The listing below is to be output in its exact form.

=======

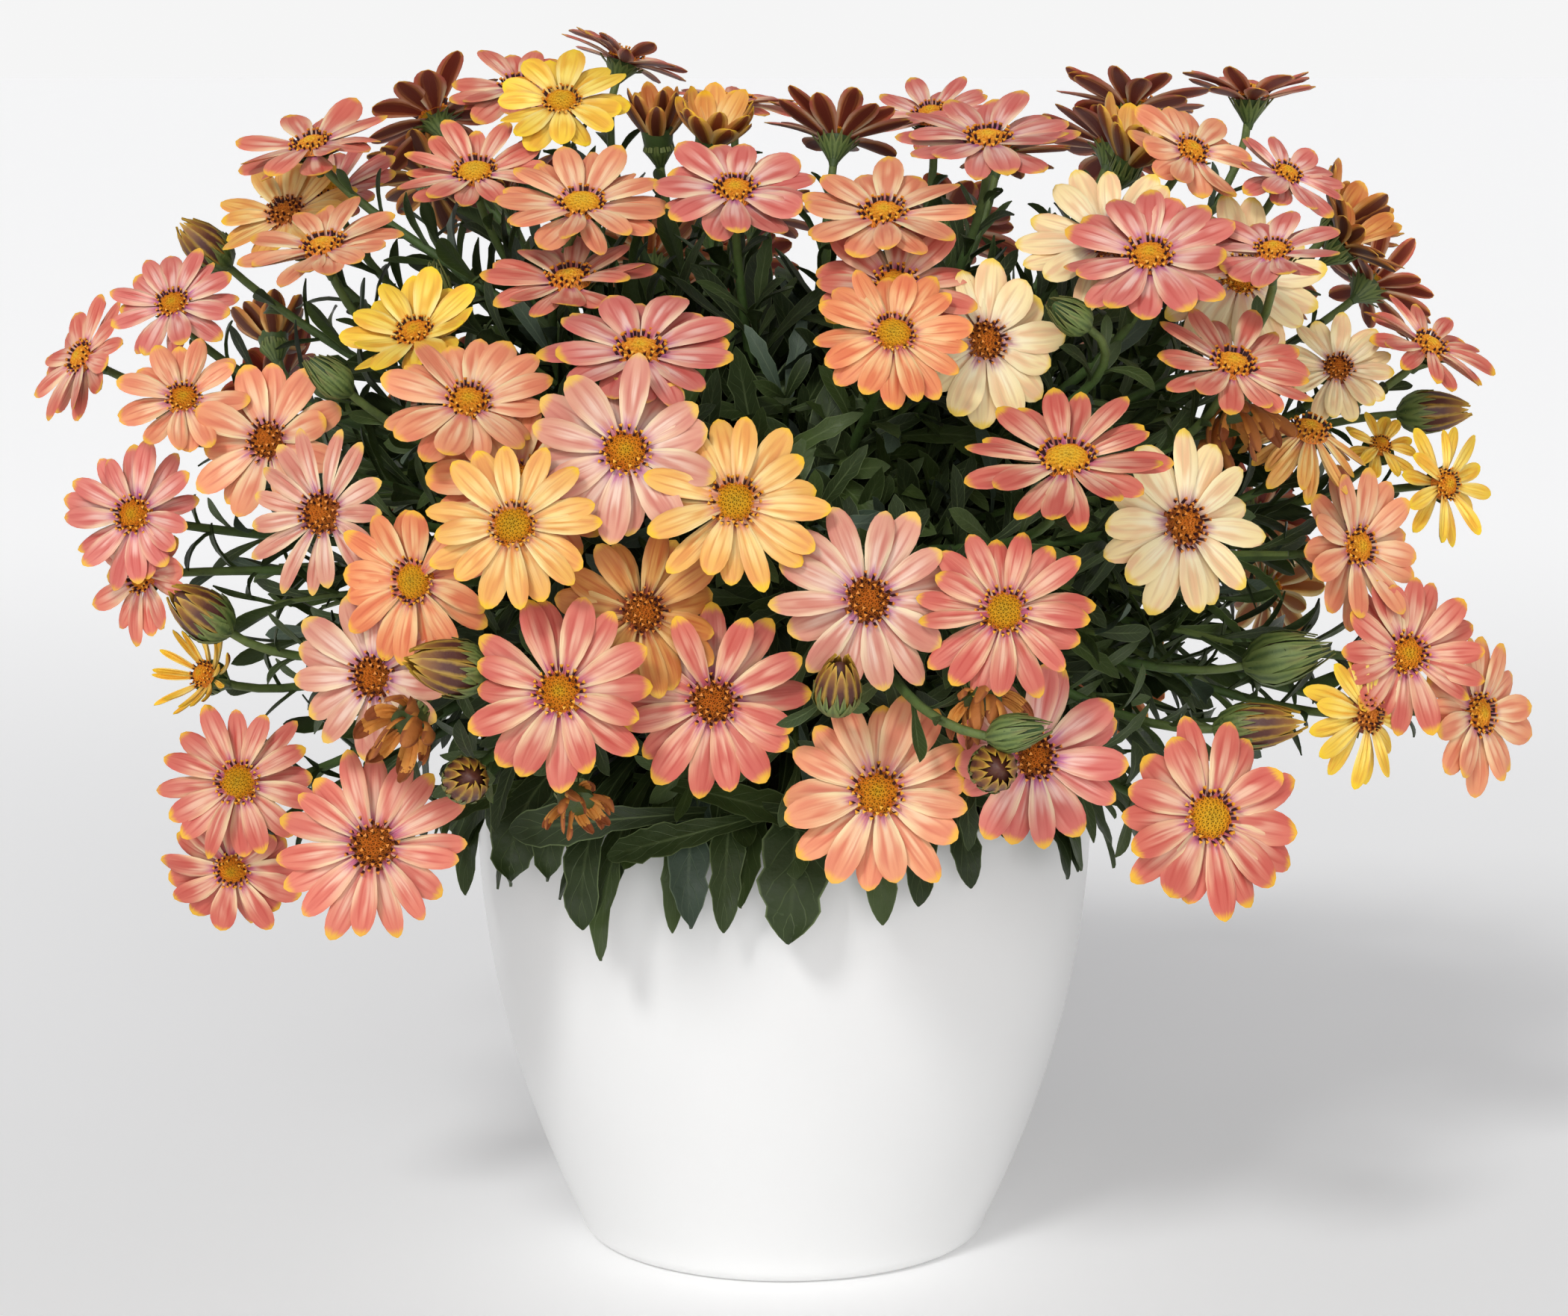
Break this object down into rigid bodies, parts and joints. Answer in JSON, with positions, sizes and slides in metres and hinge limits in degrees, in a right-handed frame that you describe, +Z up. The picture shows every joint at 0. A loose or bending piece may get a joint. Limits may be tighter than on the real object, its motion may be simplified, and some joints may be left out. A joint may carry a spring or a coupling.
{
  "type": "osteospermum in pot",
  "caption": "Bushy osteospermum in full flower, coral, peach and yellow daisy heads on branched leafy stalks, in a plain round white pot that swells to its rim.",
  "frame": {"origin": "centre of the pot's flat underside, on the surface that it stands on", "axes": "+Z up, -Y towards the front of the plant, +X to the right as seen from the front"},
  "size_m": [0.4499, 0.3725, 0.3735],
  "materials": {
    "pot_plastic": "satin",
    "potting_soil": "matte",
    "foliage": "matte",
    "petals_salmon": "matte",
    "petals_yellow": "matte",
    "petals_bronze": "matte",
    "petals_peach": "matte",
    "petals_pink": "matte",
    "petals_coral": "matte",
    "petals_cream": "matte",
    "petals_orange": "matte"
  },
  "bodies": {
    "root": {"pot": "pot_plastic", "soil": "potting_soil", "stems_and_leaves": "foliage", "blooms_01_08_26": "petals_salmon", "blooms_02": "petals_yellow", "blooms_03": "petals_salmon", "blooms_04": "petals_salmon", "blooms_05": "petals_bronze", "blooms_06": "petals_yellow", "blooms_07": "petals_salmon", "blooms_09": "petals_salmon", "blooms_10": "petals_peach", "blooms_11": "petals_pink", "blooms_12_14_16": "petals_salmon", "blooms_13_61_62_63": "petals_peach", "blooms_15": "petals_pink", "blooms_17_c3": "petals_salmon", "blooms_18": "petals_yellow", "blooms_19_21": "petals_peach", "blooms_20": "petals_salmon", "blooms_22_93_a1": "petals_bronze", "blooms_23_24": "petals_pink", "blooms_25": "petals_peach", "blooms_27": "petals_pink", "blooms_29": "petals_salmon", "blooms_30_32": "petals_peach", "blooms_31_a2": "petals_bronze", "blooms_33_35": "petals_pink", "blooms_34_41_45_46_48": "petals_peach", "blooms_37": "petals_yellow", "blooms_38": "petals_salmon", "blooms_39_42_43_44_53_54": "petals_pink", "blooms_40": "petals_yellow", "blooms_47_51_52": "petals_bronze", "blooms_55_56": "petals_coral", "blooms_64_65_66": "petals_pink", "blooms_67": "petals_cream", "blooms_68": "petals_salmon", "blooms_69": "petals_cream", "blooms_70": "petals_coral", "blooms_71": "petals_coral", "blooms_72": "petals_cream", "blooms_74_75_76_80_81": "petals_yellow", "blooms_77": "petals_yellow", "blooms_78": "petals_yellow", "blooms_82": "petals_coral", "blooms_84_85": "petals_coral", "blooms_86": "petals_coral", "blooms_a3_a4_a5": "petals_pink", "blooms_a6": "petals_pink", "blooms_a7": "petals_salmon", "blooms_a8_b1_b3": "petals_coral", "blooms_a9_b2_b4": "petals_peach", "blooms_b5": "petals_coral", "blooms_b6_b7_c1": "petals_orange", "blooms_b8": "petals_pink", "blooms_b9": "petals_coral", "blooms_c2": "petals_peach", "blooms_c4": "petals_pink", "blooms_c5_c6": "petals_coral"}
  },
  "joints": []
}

=======

**ANSWER TO THE EXERCISE**:
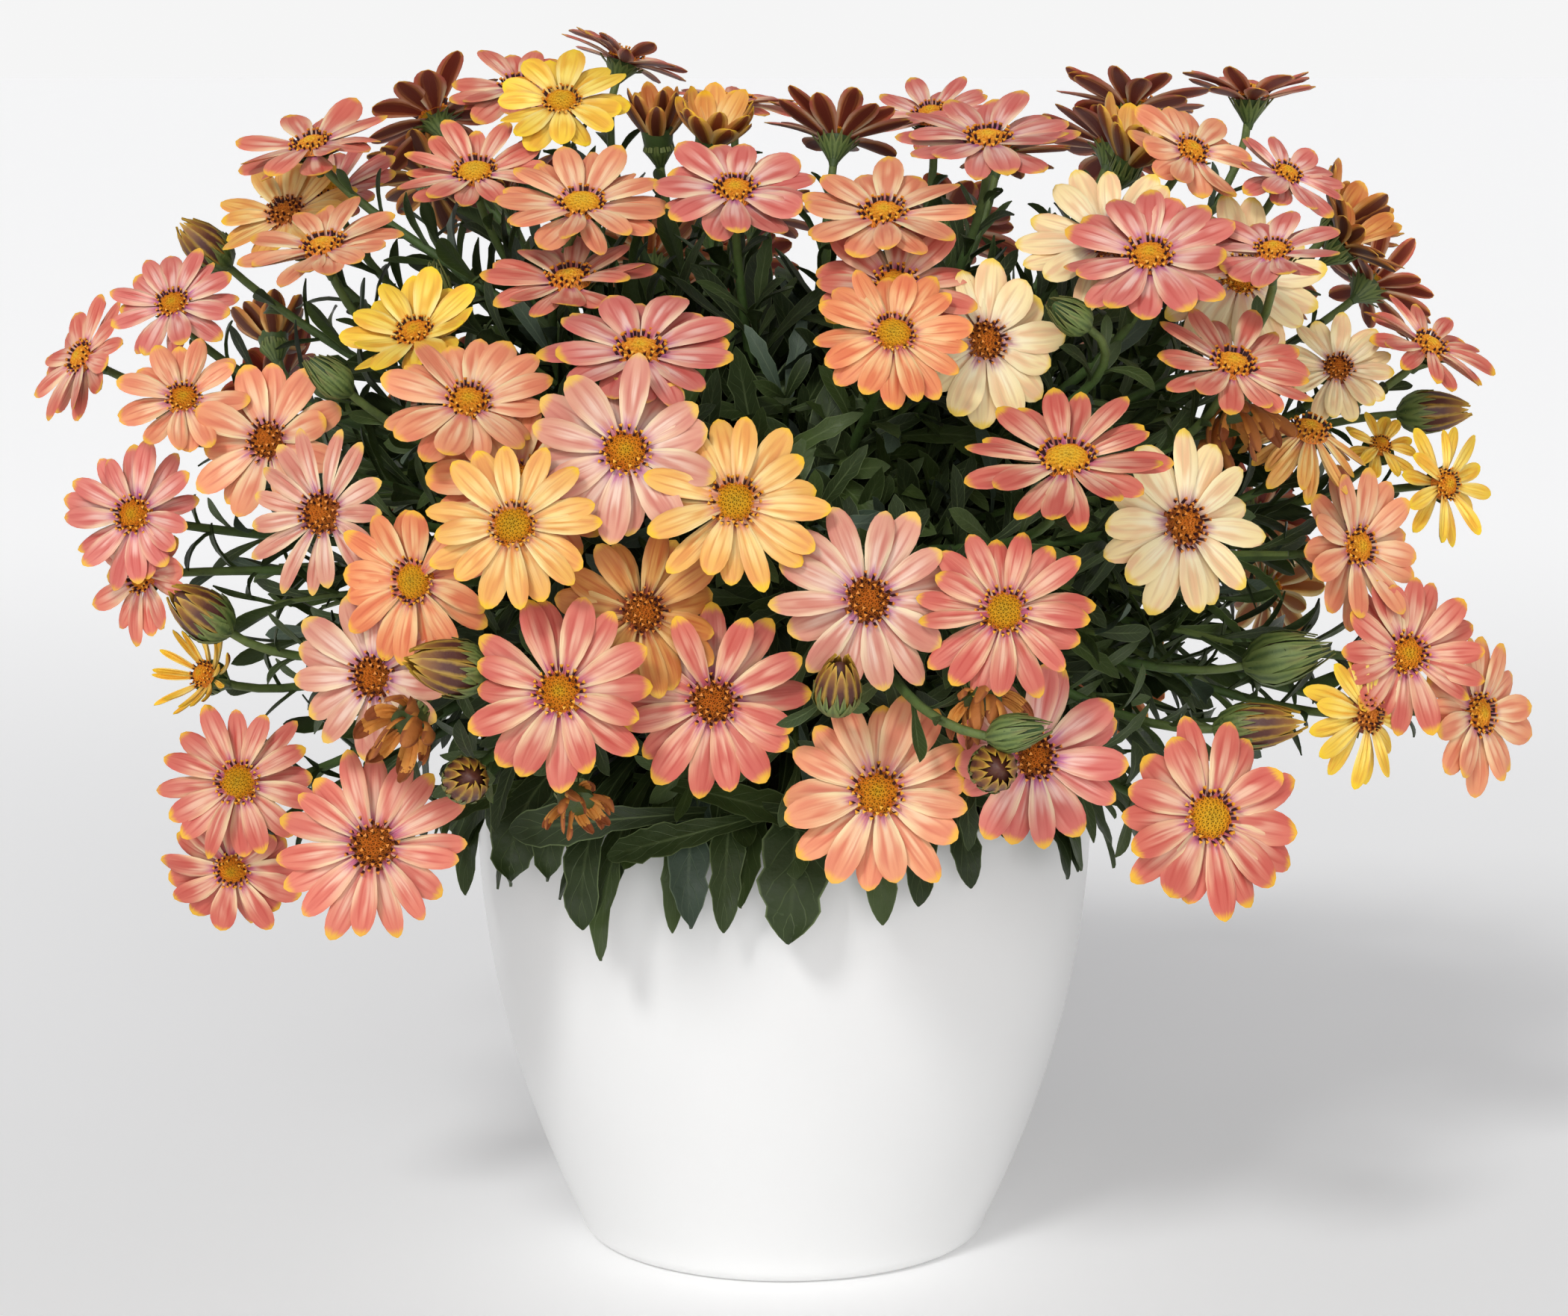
Break this object down into rigid bodies, parts and joints. Answer in JSON, with positions, sizes and slides in metres and hinge limits in degrees, in a right-handed frame that you describe, +Z up. The picture shows every joint at 0. A loose or bending piece may get a joint. Limits may be tighter than on the real object, its motion may be simplified, and some joints may be left out. A joint may carry a spring or a coupling.
{
  "type": "osteospermum in pot",
  "caption": "Bushy osteospermum in full flower, coral, peach and yellow daisy heads on branched leafy stalks, in a plain round white pot that swells to its rim.",
  "frame": {"origin": "centre of the pot's flat underside, on the surface that it stands on", "axes": "+Z up, -Y towards the front of the plant, +X to the right as seen from the front"},
  "size_m": [0.4499, 0.3725, 0.3735],
  "materials": {
    "pot_plastic": "satin",
    "potting_soil": "matte",
    "foliage": "matte",
    "petals_salmon": "matte",
    "petals_yellow": "matte",
    "petals_bronze": "matte",
    "petals_peach": "matte",
    "petals_pink": "matte",
    "petals_coral": "matte",
    "petals_cream": "matte",
    "petals_orange": "matte"
  },
  "bodies": {
    "root": {"pot": "pot_plastic", "soil": "potting_soil", "stems_and_leaves": "foliage", "blooms_01_08_26": "petals_salmon", "blooms_02": "petals_yellow", "blooms_03": "petals_salmon", "blooms_04": "petals_salmon", "blooms_05": "petals_bronze", "blooms_06": "petals_yellow", "blooms_07": "petals_salmon", "blooms_09": "petals_salmon", "blooms_10": "petals_peach", "blooms_11": "petals_pink", "blooms_12_14_16": "petals_salmon", "blooms_13_61_62_63": "petals_peach", "blooms_15": "petals_pink", "blooms_17_c3": "petals_salmon", "blooms_18": "petals_yellow", "blooms_19_21": "petals_peach", "blooms_20": "petals_salmon", "blooms_22_93_a1": "petals_bronze", "blooms_23_24": "petals_pink", "blooms_25": "petals_peach", "blooms_27": "petals_pink", "blooms_29": "petals_salmon", "blooms_30_32": "petals_peach", "blooms_31_a2": "petals_bronze", "blooms_33_35": "petals_pink", "blooms_34_41_45_46_48": "petals_peach", "blooms_37": "petals_yellow", "blooms_38": "petals_salmon", "blooms_39_42_43_44_53_54": "petals_pink", "blooms_40": "petals_yellow", "blooms_47_51_52": "petals_bronze", "blooms_55_56": "petals_coral", "blooms_64_65_66": "petals_pink", "blooms_67": "petals_cream", "blooms_68": "petals_salmon", "blooms_69": "petals_cream", "blooms_70": "petals_coral", "blooms_71": "petals_coral", "blooms_72": "petals_cream", "blooms_74_75_76_80_81": "petals_yellow", "blooms_77": "petals_yellow", "blooms_78": "petals_yellow", "blooms_82": "petals_coral", "blooms_84_85": "petals_coral", "blooms_86": "petals_coral", "blooms_a3_a4_a5": "petals_pink", "blooms_a6": "petals_pink", "blooms_a7": "petals_salmon", "blooms_a8_b1_b3": "petals_coral", "blooms_a9_b2_b4": "petals_peach", "blooms_b5": "petals_coral", "blooms_b6_b7_c1": "petals_orange", "blooms_b8": "petals_pink", "blooms_b9": "petals_coral", "blooms_c2": "petals_peach", "blooms_c4": "petals_pink", "blooms_c5_c6": "petals_coral"}
  },
  "joints": []
}